Terry Hamblin said...

How good would health care in the US be without the advances from the UK like antibiotics and monoclonal antibodies? The scientific advances in medicine are not just the result of research in the US, but they occur all round the world. In CLL for example the IGVH gene separation into two types came from the UK, the separation by chromosomes came from Germany, ZAP-70 was a collaboration between the UK and NIH, Chlorambucil came from the UK, fludarabine from the US, the development of rituximab from the UK, the US and Switzerland. Bendamustine comes from East Germany. The idea that America subsidises the rest of the world is ludicrous. 50% of useful drugs come from America and 14% from the UK. America is roughly 6 times as big a Britain, so if America was punching its weight it would have pharmaceutical industry 6 times as large rather than less than 4 times as large.

Burke said...

A nation of a little over 300 million produces 50% of the drugs in a world with over 6 billion people?
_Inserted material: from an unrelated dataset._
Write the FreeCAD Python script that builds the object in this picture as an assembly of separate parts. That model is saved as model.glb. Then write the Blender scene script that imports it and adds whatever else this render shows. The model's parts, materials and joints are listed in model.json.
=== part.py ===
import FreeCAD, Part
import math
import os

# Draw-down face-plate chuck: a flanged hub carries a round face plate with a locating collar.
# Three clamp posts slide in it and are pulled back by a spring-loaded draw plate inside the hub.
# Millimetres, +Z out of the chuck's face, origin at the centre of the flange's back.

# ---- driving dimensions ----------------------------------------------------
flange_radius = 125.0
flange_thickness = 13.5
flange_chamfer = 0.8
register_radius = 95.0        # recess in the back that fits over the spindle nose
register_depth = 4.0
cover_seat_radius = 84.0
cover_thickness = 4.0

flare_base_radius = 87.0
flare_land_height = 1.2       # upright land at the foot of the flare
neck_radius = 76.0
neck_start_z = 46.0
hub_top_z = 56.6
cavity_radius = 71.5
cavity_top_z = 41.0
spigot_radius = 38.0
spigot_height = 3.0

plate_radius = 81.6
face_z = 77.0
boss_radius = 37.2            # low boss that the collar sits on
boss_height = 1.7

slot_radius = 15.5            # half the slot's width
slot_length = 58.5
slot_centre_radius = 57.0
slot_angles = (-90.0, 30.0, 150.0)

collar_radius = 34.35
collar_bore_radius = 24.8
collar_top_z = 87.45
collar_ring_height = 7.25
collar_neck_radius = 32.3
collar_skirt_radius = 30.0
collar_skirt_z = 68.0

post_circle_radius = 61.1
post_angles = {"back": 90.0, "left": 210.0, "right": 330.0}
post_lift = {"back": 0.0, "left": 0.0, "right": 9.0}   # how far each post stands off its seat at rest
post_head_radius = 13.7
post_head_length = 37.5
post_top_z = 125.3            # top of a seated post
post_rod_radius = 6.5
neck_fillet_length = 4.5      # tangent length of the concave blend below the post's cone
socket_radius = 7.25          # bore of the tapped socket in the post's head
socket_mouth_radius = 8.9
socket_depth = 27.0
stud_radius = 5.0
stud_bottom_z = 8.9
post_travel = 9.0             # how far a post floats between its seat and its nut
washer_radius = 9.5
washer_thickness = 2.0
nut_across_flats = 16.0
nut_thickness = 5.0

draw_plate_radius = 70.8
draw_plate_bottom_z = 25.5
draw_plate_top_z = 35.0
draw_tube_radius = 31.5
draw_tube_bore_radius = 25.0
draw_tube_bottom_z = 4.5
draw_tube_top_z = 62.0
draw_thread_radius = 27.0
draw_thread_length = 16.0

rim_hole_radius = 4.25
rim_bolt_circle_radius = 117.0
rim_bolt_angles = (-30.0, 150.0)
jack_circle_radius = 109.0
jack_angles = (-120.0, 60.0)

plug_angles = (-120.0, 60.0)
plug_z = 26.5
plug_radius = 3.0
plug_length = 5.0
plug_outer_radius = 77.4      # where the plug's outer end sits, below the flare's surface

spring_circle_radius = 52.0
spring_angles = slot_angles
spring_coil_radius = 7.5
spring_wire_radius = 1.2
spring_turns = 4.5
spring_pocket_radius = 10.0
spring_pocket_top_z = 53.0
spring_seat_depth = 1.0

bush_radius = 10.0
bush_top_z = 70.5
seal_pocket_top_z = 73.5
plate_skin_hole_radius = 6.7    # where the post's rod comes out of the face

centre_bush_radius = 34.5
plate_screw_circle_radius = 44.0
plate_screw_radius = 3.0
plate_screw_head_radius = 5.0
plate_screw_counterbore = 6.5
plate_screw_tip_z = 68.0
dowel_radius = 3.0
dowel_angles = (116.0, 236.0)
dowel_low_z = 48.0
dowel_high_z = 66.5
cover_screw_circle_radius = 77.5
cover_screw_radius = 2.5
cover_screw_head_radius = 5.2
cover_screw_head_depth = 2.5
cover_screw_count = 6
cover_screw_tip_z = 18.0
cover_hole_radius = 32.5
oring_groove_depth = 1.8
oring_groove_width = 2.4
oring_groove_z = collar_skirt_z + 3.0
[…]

Last I heard, the US was spending about the same on its military as the rest of the world altogether, protecting most of the free world and much of the unfree world--doing much more than "punching its weight" there, I would say, and getting very little appreciation for it mostly.
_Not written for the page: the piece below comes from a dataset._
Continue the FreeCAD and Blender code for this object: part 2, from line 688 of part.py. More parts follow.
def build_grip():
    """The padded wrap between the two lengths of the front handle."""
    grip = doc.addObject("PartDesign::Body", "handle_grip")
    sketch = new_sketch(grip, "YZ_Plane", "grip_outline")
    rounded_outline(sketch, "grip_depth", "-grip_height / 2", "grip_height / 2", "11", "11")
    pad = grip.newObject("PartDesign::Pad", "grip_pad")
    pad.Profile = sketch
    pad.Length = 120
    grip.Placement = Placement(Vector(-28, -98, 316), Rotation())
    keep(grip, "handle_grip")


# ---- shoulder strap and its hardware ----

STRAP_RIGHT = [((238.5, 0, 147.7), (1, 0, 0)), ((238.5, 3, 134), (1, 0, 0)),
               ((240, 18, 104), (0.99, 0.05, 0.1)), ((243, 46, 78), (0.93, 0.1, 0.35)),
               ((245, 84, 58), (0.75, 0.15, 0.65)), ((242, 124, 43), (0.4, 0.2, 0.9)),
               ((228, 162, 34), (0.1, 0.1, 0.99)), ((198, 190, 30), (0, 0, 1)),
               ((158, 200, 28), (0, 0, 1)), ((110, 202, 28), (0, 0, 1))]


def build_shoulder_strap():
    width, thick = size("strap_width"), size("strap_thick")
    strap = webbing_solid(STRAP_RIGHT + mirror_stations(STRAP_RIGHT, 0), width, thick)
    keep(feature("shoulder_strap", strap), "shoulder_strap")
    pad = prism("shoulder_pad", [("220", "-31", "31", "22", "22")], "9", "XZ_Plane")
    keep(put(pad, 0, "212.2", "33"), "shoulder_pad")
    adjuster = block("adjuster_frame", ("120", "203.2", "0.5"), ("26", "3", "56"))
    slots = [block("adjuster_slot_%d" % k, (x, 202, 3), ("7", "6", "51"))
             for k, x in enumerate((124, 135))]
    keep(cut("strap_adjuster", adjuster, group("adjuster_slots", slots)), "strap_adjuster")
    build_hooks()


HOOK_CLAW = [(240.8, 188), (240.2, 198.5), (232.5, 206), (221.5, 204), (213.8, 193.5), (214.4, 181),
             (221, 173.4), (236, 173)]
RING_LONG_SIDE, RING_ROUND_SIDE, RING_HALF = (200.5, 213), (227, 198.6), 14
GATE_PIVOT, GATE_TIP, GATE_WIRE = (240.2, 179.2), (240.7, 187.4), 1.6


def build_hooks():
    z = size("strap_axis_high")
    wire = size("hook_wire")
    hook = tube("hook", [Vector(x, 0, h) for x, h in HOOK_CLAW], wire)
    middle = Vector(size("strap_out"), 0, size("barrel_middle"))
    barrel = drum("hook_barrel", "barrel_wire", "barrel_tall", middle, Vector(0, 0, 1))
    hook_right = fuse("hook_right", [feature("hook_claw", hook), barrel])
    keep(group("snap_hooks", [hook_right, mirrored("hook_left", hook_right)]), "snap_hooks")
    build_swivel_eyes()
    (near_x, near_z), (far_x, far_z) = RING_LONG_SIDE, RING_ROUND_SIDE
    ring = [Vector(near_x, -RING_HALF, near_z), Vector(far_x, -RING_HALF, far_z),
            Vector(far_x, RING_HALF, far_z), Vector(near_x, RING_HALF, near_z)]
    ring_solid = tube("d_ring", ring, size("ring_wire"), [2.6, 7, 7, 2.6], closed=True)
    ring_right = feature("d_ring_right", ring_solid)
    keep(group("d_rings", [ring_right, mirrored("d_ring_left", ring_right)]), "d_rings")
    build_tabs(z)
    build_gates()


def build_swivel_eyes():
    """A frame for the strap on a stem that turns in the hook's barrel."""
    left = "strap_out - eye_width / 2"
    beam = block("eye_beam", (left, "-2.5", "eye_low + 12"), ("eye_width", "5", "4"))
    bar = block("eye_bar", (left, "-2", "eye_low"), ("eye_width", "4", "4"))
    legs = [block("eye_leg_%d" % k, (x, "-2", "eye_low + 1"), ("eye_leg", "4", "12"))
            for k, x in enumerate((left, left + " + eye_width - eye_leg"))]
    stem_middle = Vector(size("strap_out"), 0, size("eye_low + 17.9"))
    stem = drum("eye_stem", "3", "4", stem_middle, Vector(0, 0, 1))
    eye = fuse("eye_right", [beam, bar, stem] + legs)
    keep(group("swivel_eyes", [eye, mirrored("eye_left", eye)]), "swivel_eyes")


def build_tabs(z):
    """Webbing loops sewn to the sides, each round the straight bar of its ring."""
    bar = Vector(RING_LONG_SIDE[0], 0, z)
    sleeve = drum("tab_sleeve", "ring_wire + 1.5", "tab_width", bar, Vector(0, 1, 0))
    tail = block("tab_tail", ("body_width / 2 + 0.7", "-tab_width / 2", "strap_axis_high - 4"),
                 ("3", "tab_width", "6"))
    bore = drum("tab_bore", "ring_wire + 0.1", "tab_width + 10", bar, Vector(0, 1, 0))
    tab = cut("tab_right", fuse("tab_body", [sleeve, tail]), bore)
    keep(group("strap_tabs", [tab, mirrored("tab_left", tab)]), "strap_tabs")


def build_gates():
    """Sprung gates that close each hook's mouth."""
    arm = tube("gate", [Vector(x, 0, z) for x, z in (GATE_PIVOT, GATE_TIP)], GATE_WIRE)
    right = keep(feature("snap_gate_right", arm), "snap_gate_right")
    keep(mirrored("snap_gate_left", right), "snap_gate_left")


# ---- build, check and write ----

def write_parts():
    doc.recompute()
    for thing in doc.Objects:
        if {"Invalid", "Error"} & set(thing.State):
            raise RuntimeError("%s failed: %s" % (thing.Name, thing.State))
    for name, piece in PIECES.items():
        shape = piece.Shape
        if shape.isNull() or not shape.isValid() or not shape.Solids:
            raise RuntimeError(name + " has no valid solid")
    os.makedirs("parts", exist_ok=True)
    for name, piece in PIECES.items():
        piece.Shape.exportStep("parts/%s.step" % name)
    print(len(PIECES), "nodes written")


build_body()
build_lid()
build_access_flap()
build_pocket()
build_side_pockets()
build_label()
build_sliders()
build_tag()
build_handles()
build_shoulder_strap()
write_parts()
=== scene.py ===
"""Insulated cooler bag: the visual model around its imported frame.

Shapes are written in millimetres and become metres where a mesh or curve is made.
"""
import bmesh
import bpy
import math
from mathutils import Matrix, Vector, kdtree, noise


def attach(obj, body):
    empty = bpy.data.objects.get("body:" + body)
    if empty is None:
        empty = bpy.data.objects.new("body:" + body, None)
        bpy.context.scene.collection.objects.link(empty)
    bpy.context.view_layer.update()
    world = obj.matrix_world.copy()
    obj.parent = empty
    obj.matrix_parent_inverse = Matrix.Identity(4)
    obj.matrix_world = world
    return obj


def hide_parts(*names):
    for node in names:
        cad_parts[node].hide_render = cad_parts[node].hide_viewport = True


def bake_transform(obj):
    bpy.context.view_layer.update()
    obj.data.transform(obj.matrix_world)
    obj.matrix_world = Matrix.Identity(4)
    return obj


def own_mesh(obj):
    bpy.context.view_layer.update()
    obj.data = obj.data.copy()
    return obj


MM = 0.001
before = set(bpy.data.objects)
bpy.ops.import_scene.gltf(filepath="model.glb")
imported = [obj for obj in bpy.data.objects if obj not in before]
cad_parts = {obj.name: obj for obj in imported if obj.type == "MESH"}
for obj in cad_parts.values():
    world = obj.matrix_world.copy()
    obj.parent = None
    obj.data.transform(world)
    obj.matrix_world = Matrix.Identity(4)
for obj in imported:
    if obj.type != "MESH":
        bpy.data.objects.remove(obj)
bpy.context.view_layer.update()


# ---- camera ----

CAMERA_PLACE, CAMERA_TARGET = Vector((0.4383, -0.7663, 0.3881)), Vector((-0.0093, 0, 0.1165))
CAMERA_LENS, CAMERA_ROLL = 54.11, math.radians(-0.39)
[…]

What's the explanation for that?

How can such a tiny portion of the world's population be so much more productive than the rest of it?
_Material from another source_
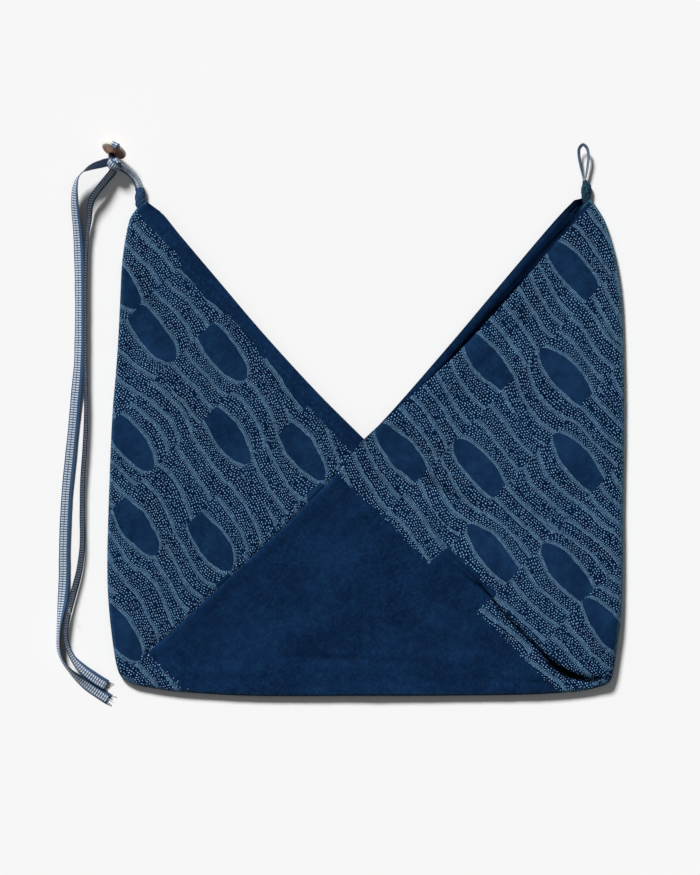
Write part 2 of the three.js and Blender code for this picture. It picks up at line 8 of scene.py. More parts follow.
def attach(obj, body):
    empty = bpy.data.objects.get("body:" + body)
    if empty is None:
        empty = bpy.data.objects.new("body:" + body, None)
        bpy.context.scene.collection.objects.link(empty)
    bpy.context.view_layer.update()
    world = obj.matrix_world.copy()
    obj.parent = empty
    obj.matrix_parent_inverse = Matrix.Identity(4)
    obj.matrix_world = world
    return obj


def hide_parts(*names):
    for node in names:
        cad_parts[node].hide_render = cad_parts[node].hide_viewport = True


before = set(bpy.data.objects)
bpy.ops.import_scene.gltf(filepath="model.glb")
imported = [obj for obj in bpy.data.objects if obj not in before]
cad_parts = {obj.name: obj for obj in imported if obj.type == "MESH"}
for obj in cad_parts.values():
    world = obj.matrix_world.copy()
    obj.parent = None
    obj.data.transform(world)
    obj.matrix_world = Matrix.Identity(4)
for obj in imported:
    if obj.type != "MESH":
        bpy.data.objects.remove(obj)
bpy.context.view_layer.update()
mm = 0.001

# ---- camera, straight above, a millimetre of cloth to a pixel

view = {"middle": (-0.016, 0.0105), "tall": 0.875, "clothTop": 0.008, "distance": 3.0, "sensor": 36.0,
        "clip": (0.1, 30)}


def makeCamera():
    data = bpy.data.cameras.new("camera")
    data.sensor_fit = "VERTICAL"
    data.sensor_height = view["sensor"]
    data.lens = view["sensor"] * view["distance"] / view["tall"]
    data.clip_start, data.clip_end = view["clip"]
    camera = bpy.data.objects.new("camera", data)
    camera.location = (*view["middle"], view["distance"] + view["clothTop"])
    bpy.context.scene.collection.objects.link(camera)
    bpy.context.scene.camera = camera


makeCamera()
bpy.context.scene.view_settings.view_transform = "Standard"
print("camera set")

# ---- lines and meshes


def unit(vectors):
    return vectors / np.maximum(np.linalg.norm(vectors, axis=-1, keepdims=True), 1e-12)


def blendSteps(x0, x1, x2, x3, shares):
    # centripetal steps between x1 and x2, for whole rows of points at once
    gap = lambda a, b: np.maximum(np.linalg.norm(b - a, axis=-1, keepdims=True), 1e-7) ** 0.5
    d0, d1, d2 = gap(x0, x1), gap(x1, x2), gap(x2, x3)
    m1 = ((x1 - x0) / d0 - (x2 - x0) / (d0 + d1) + (x2 - x1) / d1) * d1
    m2 = ((x2 - x1) / d1 - (x3 - x1) / (d1 + d2) + (x3 - x2) / d2) * d1
    return [x1 + m1 * q + (3 * x2 - 3 * x1 - 2 * m1 - m2) * q**2 + (2 * x1 - 2 * x2 + m1 + m2) * q**3
            for q in shares]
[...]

And, I don't mean to seem like I'm pounding the UK, but we keep getting pounded over here with stories like this:

http://www.dailymail.co.uk/news/article-1209034/The-babies-born-hospital-corridors-Bed-shortage-forces-4-000-mothers-birth-lifts-offices-hospital-toilets.html

(I know I'm probably sounding critical, doc, but I don't mean it that way. Really, I have traveled very little and learn a lot from you and others on the Internet. Your comment about Scotland being so socialistic, for e.g., was quite interesting. I had no idea.)

Terry Hamblin said...

The Daily Mail is a bit of a rag. It exagerates anti-NHS stories for political purposes. Yes there are babies born in corridors, but this is rare (like babies born in taxis) and often the fault of the parents rather than the hospital. WE also read horror stories about the American system. I would no more believe the Daily Mail than I would believe Michael Moore. They deal in polemic not evidence.

Terry Hamblin said...

By the way, I admire most things about America, especially the American revolution which almost uniquely demonstrated that you don't have to give up religion to be free. I do object to Americans misappropriating the achievements of others and the lies about history told by Hollywood. America has enough to be proud of without needing to exaggerate.

Burke said...

America's Revolutionary religion:

http://www.deism.com/

Not many "evangelicals" over here admit it, though.

Burke said...

The Daily Mail is still at it:

http://www.dailymail.co.uk/news/article-1210109/Prisoners-better-diet-Health-Service-hospital-patients-scientists-warn.html

Burke said...

Doc, this is pretty damning, and it doesn't come from the Daily Mail:

http://www.telegraph.co.uk/health/healthnews/6127514/Sentenced-to-death-on-the-NHS.html

It sounds a lot like the kind of thing you were writing right after you retired.

Terry Hamblin said...

But the Telegraph also has an agenda. Britain's answer to Fox News. I think this is about the Liverpool pathway for dying patients, which has been adopted world wide. Some retired doctors are complaining about the thinking being taken out of medicine, reducing it to box-ticking. I agree with that concern and have complained about it before on this blog. However, it is even more rife in America where unless the right boxes are ticked they get sued.

I have read the letters from American doctors who have seen a simple stage 0 CLL patient for the first time. They are full of extraneous detail that has no relevance to the disease, because every box has to be ticked - and all that detail costs money. A five page letter looks impressive, but s simple "This patient has stage 0 CLL" is all that is needed in most cases. We really don't know the color of grandmother's bedsocks!